Moins de chômeurs, plus de sans emploi

Si l’on en croit les chiffres de Pôle Emploi, seulement un chômeur sur cinq serait sorti des chiffres du chômage pour avoir retrouvé du travail. Pour les autres, la moitié d’entre eux, il s’agit de radiations pures ou d’absence d’actualisation (de leurs droits à indemnités). À l’échelle d’une région comme la Nouvelle Aquitaine par exemple, le nombre de cessations d’inscription des catégories A, B et C pour défaut d’actualisation des droits au chômage est en hausse de 7% par rapport au trimestre précédent et de 8,4% sur une année. Les radiations administratives s’élèvent quant à elles à près de 8% sur un an.

À ces données aussi brutes que brutales, il faut ajouter les conséquences du plan formation, engagé par le gouvernement, qui participe de la chute des chiffres du chômage. Si plus de 10% d’entre eux sont en cours de formation, ils ne sont plus comptabilisés dans les chiffres officiels du chômage. Difficile, dans pareilles circonstances, d’expliquer que le retour à l’emploi des personnes qui s’en éloignent serait la principale préoccupation du gouvernement. L’obsession affichée d’un taux de chômage à 7% d’ici la fin du quinquennat – objectif fixé par Emmanuel Macron lui-même – justifie, pour cette majorité, tous les bons et les mauvais calculs – oubliant que derrière les statistiques et les chiffres, il y a le visage de millions d’hommes et de femmes, qui se retrouvent sans emploi et sans aide –, dont la macronie n’a que faire. Des hommes et des femmes à qui l’on veut faire accepter l’inacceptable.

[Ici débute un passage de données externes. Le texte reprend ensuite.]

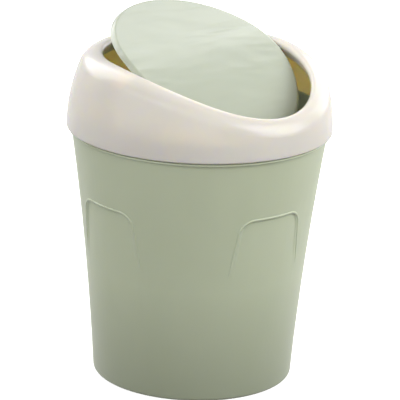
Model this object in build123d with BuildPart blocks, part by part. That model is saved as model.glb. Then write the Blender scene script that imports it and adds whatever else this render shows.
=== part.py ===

L’inacceptable, c’est Ken Loach qui en parle le mieux dans son dernier film, « Sorry We Missed You ». Ces emplois à la demande et à la commande. Sans contrat. Sans horaire. Sans sécurité sociale. Sans revenu minimum. Un monde où le salariat disparaît peu à peu pour laisser place à une société d’entrepreneurs. Non loin des jobs à zéro euro. Voilà le projet, le modèle rêvé, d’Emmanuel Macron. Près d’un demi-siècle après Reagan aux Etats-Unis, Thatcher au Royaume-Uni, Hartz et Schröeder en Allemagne, le président Macron veut son moment. Son moment libéral. Son tournant libéral. On y est déjà. Mais il entend bien l’accélérer. Et toujours ce même argument pour justifier l’injustifiable : préférez-vous des gens avec un emploi précaire ou sans emploi ? À cette question, une ancienne ministre du travail (de gauche) m’avait répondu : « J’ai longtemps réfléchi et maintenant je sais que l’important, c’est de trouver du travail aux gens. Quel que soit la nature et le cadre du travail ». La loi El Khomri faisant, les réformes Macron suivant, la flexibilisation des travailleurs, la déstabilisation des stables, étaient déjà en marche. Les protections des travailleurs ont ainsi volé en éclat pendant que libertés des employeurs étaient encouragées. À commencer par la liberté de licencier.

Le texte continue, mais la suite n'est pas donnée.